Nous avons beaucoup de jeunes qui veulent devenir prêtres, religieux et religieuses. Ils sont tellement nombreux que nous n'avons pas la capacité de les accueillir tous et nous le regrettons. Il y a notamment beaucoup de jeunes filles qui voudraient devenir religieuses mais les différentes congrégations ne peuvent pas toutes les accueillir. Parfois, des groupes de filles se réunissent pour fonder une nouvelle congrégation, ce qui représente un défi supplémentaire car elles doivent être formées.
Il y a des congrégations qui sont déjà ensemble depuis 30 ans et qui vivent leur vie consacrée, mais elles ont encore besoin de discernement et de l'autorisation de Rome pour leur reconnaissance. J'ai demandé de l'aide aux congrégations 'classiques' mais même elles n'ont pas le personnel suffisant, elles doivent penser à la formation de leurs candidats. Nous avons cependant des formateurs mis à disposition par certaines congrégations.
Comment la politique de certains États consistant à expulser les demandeurs d'asile vers votre pays est-elle perçue au Rwanda ?
Le Rwanda est très sensible au problème des réfugiés et des migrants, notamment parce que nos dirigeants ont été des réfugiés et savent ce que cela signifie. Ils ont donc de la sympathie pour les demandeurs d'asile. Tout a commencé lorsque des cas de migrants retenus en otage par des groupes criminels en Libye les ont obligés à demander de l'argent à leur famille pour être libérés.

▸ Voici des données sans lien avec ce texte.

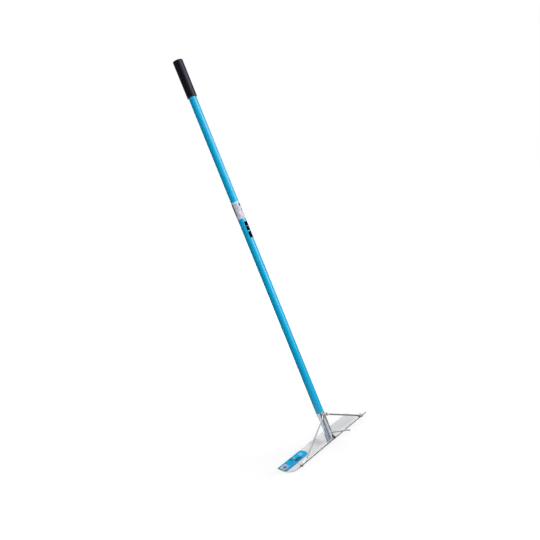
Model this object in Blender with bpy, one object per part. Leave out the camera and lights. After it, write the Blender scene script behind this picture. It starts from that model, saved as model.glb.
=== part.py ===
"""A concrete placing rake: a curved blade on a long tube handle, with two braces and a hook for steel mesh.

Metres. +Z runs up the handle and +Y towards the blade's working edge. The origin is in the middle of
the hand grip. Heights in the sizes below are above the blade's top edge, which is the head's own zero.
"""

import math

import bmesh
import bpy
from mathutils import Matrix, Vector

# Fits
FIT = 0.0003  # gap between two pieces that touch
BOLT_CLEARANCE = 0.0002  # gap all round a bolt or a rivet in its hole

# Handle
TUBE_RADIUS = 0.0160
TUBE_WALL = 0.0015
TUBE_CHAMFER = 0.0004
HANDLE_LENGTH = 1.4500
TUBE_SIDES = 32

# Grip
GRIP_LENGTH = 0.1510
GRIP_WALL = 0.0030
GRIP_SWELL = 0.0007  # how much thicker the wall is at the closed end
GRIP_CAP = 0.0040
GRIP_ROUND = 0.0030
GRIP_LIP = 0.0006
GRIP_LIP_LENGTH = 0.0040

# Socket and the spigot that joins it to the handle
SOCKET_TOP = 0.1080
SPIGOT_WALL = 0.0020
SPIGOT_IN_SOCKET = 0.0450
SPIGOT_IN_HANDLE = 0.0900
RIVET_RADIUS = 0.0024
RIVET_HEAD_RADIUS = 0.0048
RIVET_HEAD_HEIGHT = 0.0016
RIVET_BULB_RADIUS = 0.0034
RIVET_BULB_LENGTH = 0.0050
RIVET_HEIGHTS = (0.0220, 0.0620)  # above the handle's lower end

# Blade: a sheet bent to an arc, hollow towards the grip
BLADE_LENGTH = 0.4950
BLADE_CHORD = 0.1010
BLADE_RISE = 0.0142  # depth of the hollow
BLADE_THICKNESS = 0.0030
BLADE_CORNER = 0.0040
BLADE_TILT = math.radians(4.9)  # how far the working edge leans up towards the grip
EDGE_SETBACK = 0.0217  # from the handle's axis forward to the top edge
BLADE_ROWS = 14
CORNER_ROWS = 4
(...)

Ces personnes, dans l'espoir d'atteindre l'Europe, se sont mises entre les mains de véritables clans mafieux qui les maltraitent souvent. Cette question a été soulevée lors d'une réunion des chefs d'État de l'Union africaine, qui ont déclaré : "C'est une honte. Ce sont nos enfants. Que faire ?" Le Rwanda s'est dit prêt à les accueillir en coopération avec le Haut Commissariat des Nations unies pour les réfugiés. Il s'agit souvent de jeunes gens honnêtes ayant suivi une formation professionnelle. Une fois arrivés au Rwanda, ils sont présentés à des pays qui ont besoin de main-d'oeuvre (Canada, Norvège, Suède, Danemark et autres) où ils sont accueillis avec un contrat de travail.
Environ trois quarts des migrants en provenance de Libye sont partis vers leurs nouveaux pays d'accueil. La Grande-Bretagne souhaite probablement s'associer à ce mécanisme déjà en place. L'important est de contrer les groupes criminels qui gèrent l'immigration clandestine en créant des voies régulières pour ceux qui veulent faire leur vie à l'étranger.